◆ **What you are asked to do**:
Gather from the material every line that contains the string "skin".

◆ **Dataset content**:
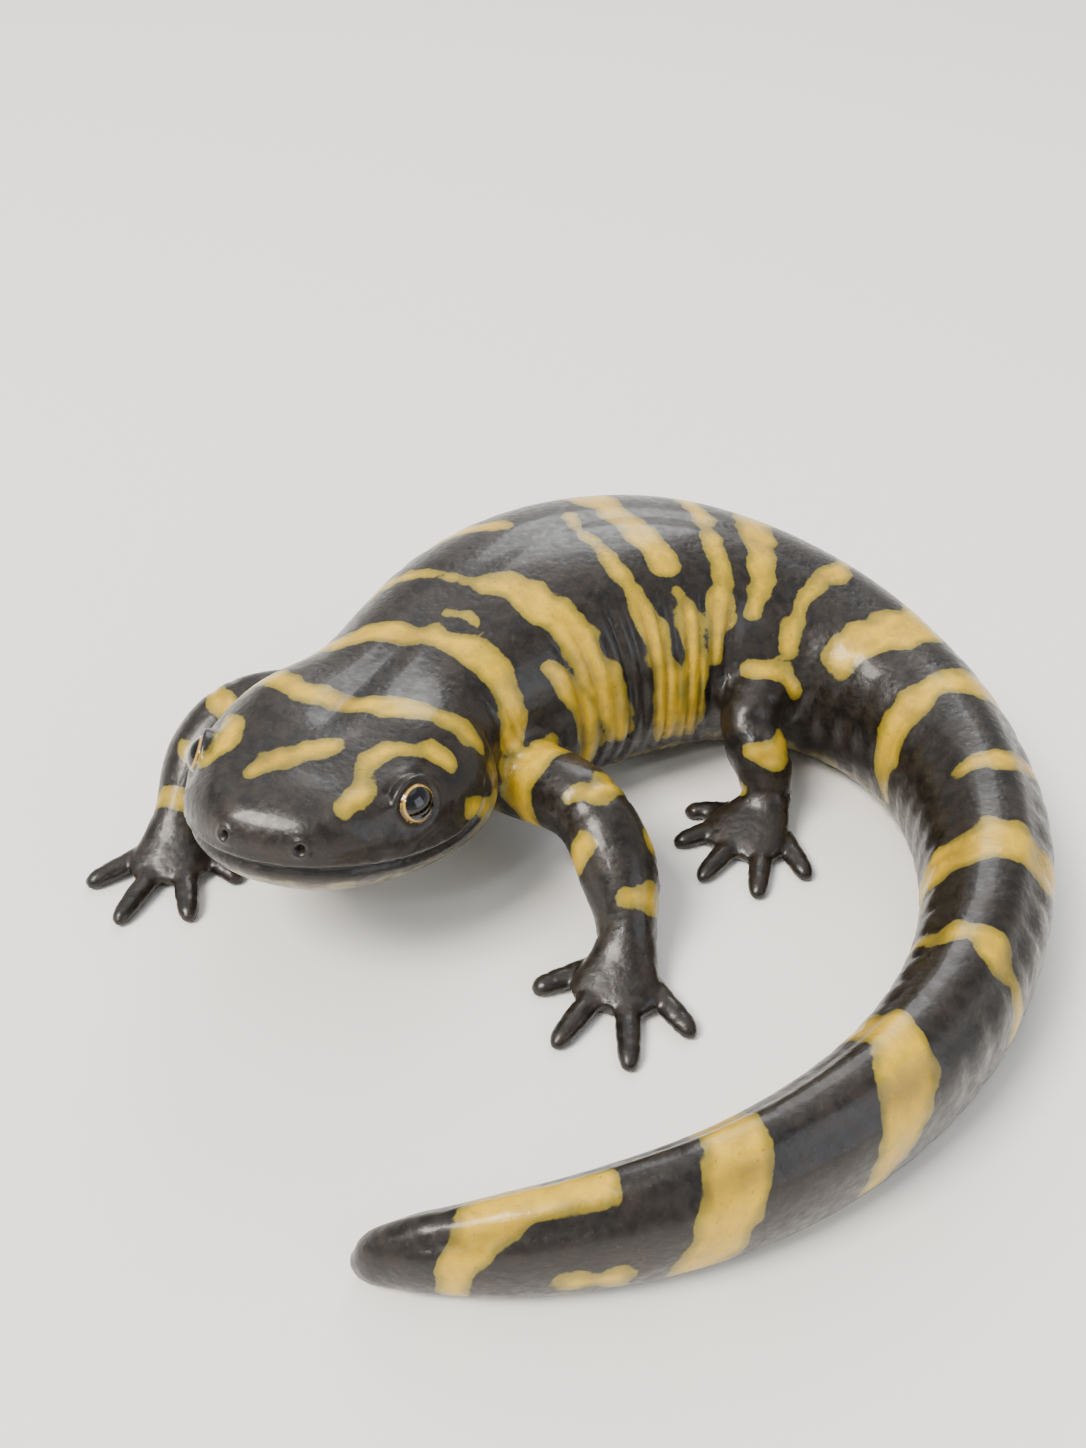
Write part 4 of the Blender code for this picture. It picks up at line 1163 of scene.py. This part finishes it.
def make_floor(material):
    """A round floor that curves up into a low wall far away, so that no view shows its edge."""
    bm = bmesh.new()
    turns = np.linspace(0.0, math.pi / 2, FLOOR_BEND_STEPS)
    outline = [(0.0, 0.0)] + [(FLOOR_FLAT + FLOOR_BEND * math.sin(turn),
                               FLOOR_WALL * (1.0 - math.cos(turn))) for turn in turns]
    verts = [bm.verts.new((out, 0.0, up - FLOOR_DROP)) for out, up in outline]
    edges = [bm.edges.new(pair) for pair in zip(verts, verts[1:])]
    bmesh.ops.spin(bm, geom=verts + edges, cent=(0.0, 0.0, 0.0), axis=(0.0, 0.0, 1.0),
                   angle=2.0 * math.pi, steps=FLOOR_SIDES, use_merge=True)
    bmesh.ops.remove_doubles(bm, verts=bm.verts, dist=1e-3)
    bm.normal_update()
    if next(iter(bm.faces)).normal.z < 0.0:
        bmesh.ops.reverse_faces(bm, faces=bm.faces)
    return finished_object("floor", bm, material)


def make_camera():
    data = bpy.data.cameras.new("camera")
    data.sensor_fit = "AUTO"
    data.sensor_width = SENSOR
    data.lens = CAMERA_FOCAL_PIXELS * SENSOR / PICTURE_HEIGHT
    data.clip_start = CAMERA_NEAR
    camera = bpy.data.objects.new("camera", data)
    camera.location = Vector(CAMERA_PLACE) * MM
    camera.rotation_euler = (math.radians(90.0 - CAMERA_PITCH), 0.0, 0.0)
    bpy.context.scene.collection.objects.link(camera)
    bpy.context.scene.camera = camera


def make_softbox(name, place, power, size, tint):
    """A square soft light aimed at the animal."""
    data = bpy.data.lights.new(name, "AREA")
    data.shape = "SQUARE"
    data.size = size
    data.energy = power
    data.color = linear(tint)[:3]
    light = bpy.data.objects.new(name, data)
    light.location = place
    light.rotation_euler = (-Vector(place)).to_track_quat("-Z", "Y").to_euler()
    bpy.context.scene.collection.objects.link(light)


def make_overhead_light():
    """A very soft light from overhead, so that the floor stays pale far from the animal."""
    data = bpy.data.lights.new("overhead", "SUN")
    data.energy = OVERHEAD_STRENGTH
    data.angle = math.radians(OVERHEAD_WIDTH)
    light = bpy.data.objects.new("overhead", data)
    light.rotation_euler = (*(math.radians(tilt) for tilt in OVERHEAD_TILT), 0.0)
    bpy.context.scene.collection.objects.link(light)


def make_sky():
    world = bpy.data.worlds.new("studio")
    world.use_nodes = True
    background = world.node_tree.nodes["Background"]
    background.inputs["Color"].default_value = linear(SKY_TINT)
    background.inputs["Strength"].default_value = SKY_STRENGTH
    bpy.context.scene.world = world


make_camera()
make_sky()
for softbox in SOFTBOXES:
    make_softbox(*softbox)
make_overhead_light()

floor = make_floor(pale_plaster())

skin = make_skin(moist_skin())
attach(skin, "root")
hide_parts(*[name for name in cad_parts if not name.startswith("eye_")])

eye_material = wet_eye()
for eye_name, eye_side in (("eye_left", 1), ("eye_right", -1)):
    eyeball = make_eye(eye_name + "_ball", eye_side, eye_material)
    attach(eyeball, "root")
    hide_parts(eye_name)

◆ **Right answer**:
skin = make_skin(moist_skin())
attach(skin, "root")